Paylaş
Ben, Merkez Bankası Başkanı’nın, üç tane beş öngörüsünü (tahmin, temenni veya hedef de olabilir) anlamaya çalışırken, ortaya Kemal Derviş’in “altı, altı, altı” önerisi çıktı. Kemal Derviş gibi süper tahsilli, süper başarılı, süper karizmatik bir iktisatçının bu sözleri beni cidden şaşırttı. Çünkü Kemal Derviş geçmişte “cari açığa dayalı bir büyüme politikasının sürdürülemez olduğunu” söylemişti. Acaba kendisi şimdi “yüzde 6 cari açık sürdürülebilir” kanaatine mi geldi? Daha da önemlisi bu üç oranın eşit olması bilimsel bir zorunluluk mu? Bunu da anlamadım. Bu hedefler arasında ters yönlü bir ilişki
olamaz mı?
BEŞ, BEŞ, BEŞ; KAÇ YIL İÇİN GEÇERLİDİR?
Bu üç tane yüzde 5, bir yıllık öngörüyse mesele yok.
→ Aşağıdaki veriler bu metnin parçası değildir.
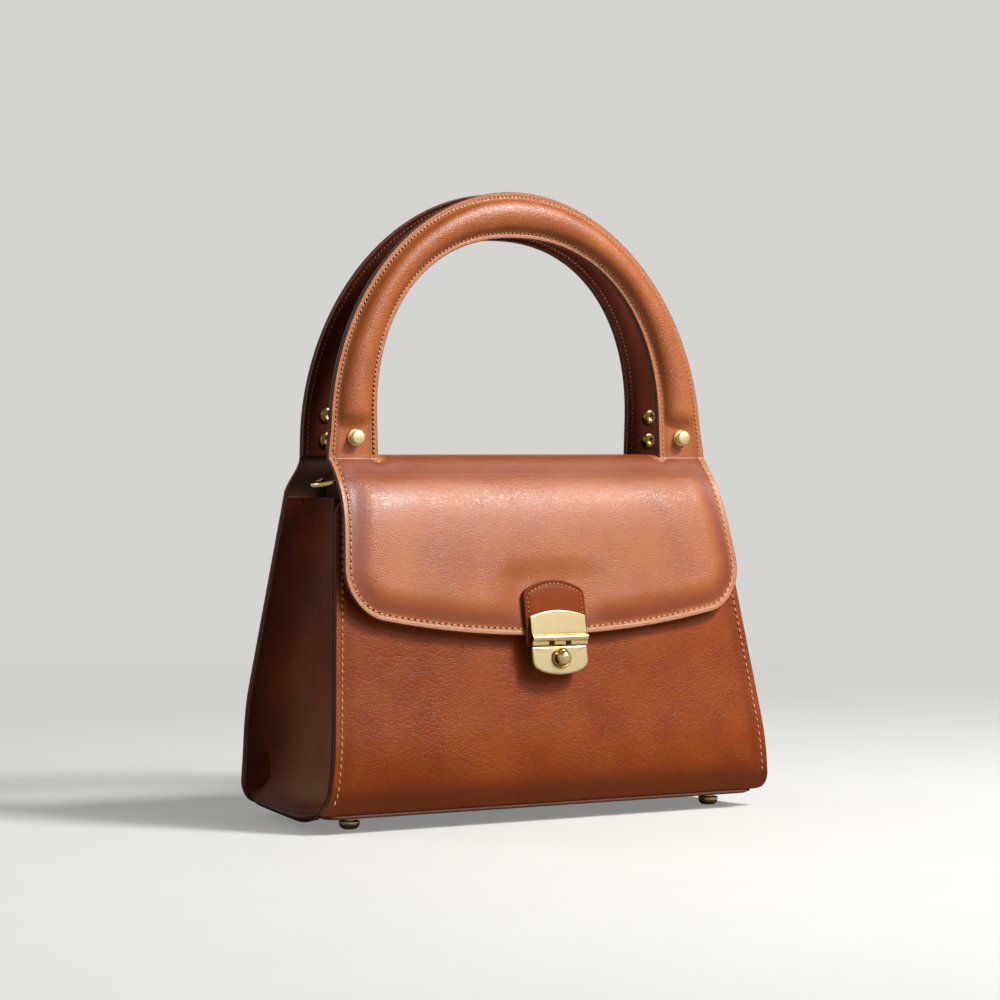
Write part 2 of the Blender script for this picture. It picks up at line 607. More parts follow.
def buildFrontLeather():
    base, quads, share, archEnd = archLeather(flapColumnRows(), -1, ridgeRows, flap["legBottom"], legRows, 1)
    normals = pointNormals(base, quads)
    distance = edgeDistances(base, quads)
    isArch = ~np.isnan(share)
    isStrip = np.arange(len(base)) >= archEnd
    across, z = np.abs(base[:, 0]), base[:, 2]
    flapFade = np.where(isArch | isStrip, 0, smoothStep((flap["foldZ"] - z) / flap["fade"]))
    # The panel swells over its lining, except where the lock's tab is sewn down on it
    tabRoom = np.hypot(np.maximum(0, across - flap["tabHalf"]), np.maximum(0, z - flap["tabTop"]))
    crown = smoothStep((distance - flap["margin"]) / flap["crownRun"]) * smoothStep(tabRoom / flap["tabEase"])
    relief = flap["crown"] * flapFade * crown
    relief -= flap["groove"] * bell(distance, flap["stitchIn"], bag["grooveWidth"]) * np.where(isStrip, 0.4, 1)
    relief += softWaves(base, flap["waveSize"], flap["waveHeight"], 1.0) * flapFade * crown
    pad = np.where(isArch, arch["padHeight"] * padSwell(np.nan_to_num(share), z, flap["padLow"]), 0)
    relief += pad
    # Fine radiating creases where each leg leaves the ridge
    legBase = bell(z, flap["ridge"], flap["creaseSpread"]) * (across > flap["ridgeHalf"]) * smoothStep(distance / 0.004)
    fan = (z + flap["creaseBend"] * (across - legMiddle) ** 2) * 2 * pi / flap["creasePitch"]
    relief -= legBase * flap["creaseDepth"] * (0.5 + 0.5 * np.cos(fan)) * ~isStrip
    depth = np.where(isArch, arch["skin"] - pad * arch["hollow"], flap["ridgeThickness"])
    flapDepth = flap["foldThickness"] + (flap["thickness"] - flap["foldThickness"]) * flapFade
    depth = np.where(isArch | isStrip, depth, flapDepth)
    # Burnishing: the fold and a band inside the stitching are darker, the margin itself stays pale
    ridgeTone = flap["ridgeTone"] * smoothStep((z - 0.1540) / 0.0080)
    tone = np.where(isArch, flap["legTone"] * bandTone(distance, *flap["legBand"]),
                    np.maximum(flap["bandTone"] * bandTone(distance, *flap["band"]), ridgeTone))
    paleMargin = smoothStep((flap["paleMargin"] - distance) / 0.0008)
    tone = tone * (1 - paleMargin) - flap["marginTone"] * paleMargin
    return leatherShell("front_leather", base + normals * relief[:, None] + lifted,
                        base - normals * depth[:, None] + lifted, quads,
                        [bagLeather, edgePaint, fleshSide], rimBulge, tone)


frontLeather = buildFrontLeather()
print("front leather:", len(frontLeather.data.polygons), "faces")

# The back leather: one hide from the base up the back and into the rear handle

backWall = {
    "rows": 52, "stitchIn": 0.0030, "groove": 0.0003, "legBottom": 0.1692, "padLow": 0.2070,
    "cornerDrop": 0.0058, "corner": 0.014, "drawnIn": 0.0028, "belly": 0.0008, "bellyRun": 0.018, "bellyTop": 0.166,
    "bellyFade": 0.02, "waveSize": 0.03, "waveHeight": 0.0004, "seed": 3.0, "band": (0.004, 0.001, 0.012, 0.005),
    "bandTone": 0.7, "thinFrom": 0.150, "thinRun": 0.018,
}


def wallRows(spots, top, topCorner, edgeAt, faceAt, side, rows, bottomAt):
    # Rows of points up a wall, close together along its lower edge and its rounded top
    low = toEdge(0.010, 10)
    high = toEdge(topCorner, 7) if topCorner else [0]
    grid = [[] for row in range(len(low) + rows + len(high) - 1)]
    for spot in spots:
        aside = spot[2] if spot[0] == "leg" else 1
        bottom = float(bottomAt(aside))
        end = top - (float(cornerCut(aside, topCorner)) if topCorner else 0)
        heights = [bottom + d for d in low]
        last = end - high[-1]
        heights += [heights[-1] + (last - heights[-1]) * k / rows for k in range(1, rows)]
        heights += [end - d for d in reversed(high)]
        for r, z in enumerate(heights):
            grid[r].append((columnX(spot, float(edgeAt(z, spot[1]))), side * float(faceAt(z)), z))
    return grid


def wallBelly(points, distance, wall):
    # A wall swells and waves a little, but stays flat along its edges and towards its top
    inner = smoothStep((distance - 0.004) / wall["bellyRun"])
    inner = inner * smoothStep((wall["bellyTop"] - points[:, 2]) / wall["bellyFade"])
    return wall["belly"] * inner + softWaves(points, wall["waveSize"], wall["waveHeight"], wall["seed"]) * inner


def sideEdge(z, side):
    # The back wall's edge, the same on both sides
    share = smoothStep((z - bag["shoulder"]) / (bag["backTop"] - bag["shoulder"]))
    low = halfWidth(min(z, bag["shoulder"])) - backWall["drawnIn"] * smoothStep((0.060 - z) / 0.036)
    return low + (arch["outerHalf"] - low) * share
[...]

Netice itibariyle bunlar birer tahmindir. Hangimiz yanılmadık ki tahminlerimizde? Eğer soru Başçı’nın mı, yoksa Derviş’in tahmini mi daha gerçekçidir ise, ben Derviş’in tahmini tahminidir derim. Eğer bu oranlar önümüzdeki üç yıl içinse tutmama ihtimali büyüktür. Yok, bu öngörü 10 yıl içinse, eşitliğin bir krizle kesintiye uğrama ihtimali çok yüksektir derim. Daha can alıcı bir soru sorayım. Türk ekonomisinin istikbalde herhangi bir tarihte “cari fazla verme” ihtimali yok mudur? Yoksa işimiz yine “petrol bulundu” rüyasına mı kalmıştır. Sakın petrolü bol bir ülke (mesela Kuzey Irak) ile iktisadi bütünleşme amacı güdülüyor olmasın? Buna başkaları ne der?
DOLAR NE OLACAK ABİ, SEN ONU SÖYLE
Türkiye’de enflasyon yüzde 5 iken, AB, ABD, Çin ve Japonya’da enflasyon ne olacaktır? Eğer bu ülkelerde enflasyon yüzde 2 olacaksa, TL değerlenmeye devam edecektir. Değerlenen TL ile cari açık 2013 de bile yüzde 5’e zor düşer ve büyüme de yüzde 5 olursa orada tutunamaz. (İstatistiklere işkence ederek sonuç açıklamak seçeneği hariçtir.) Eğer TL, değer kaybedecekse, bu sefer de enflasyonu yüzde 5’de tutmak zorlaşır. Öngörüde yer almamasına rağmen, “sıfır reel faiz” politikasının devam edeceği varsayılmıştır kanısındayım.
CARİ AÇIKSIZ BİR TÜRKİYE HAYAL BİLE EDİLMİYOR
Benim bu “5+5+5” öngörüsünden çıkardığım en önemli sonuç, ülkeyi yönetenlerin, Türk ekonomisinin çarklarının cari açıksız dönemeyeceğine iman etmeleridir. O zaman da doğal olarak tüm iktisadi ve mali kararlar, her yıl kabaca 50 milyar dolar ilave dövizi bu ülkeye getirmeğe odaklanacaktır. Türkiye’nin, başta Kürt meselesi olmak üzere dış ve iç siyasetini belirleyen temel dinamik bu olacaktır.
Son Söz: Siyasette en hakiki mürşit paradır.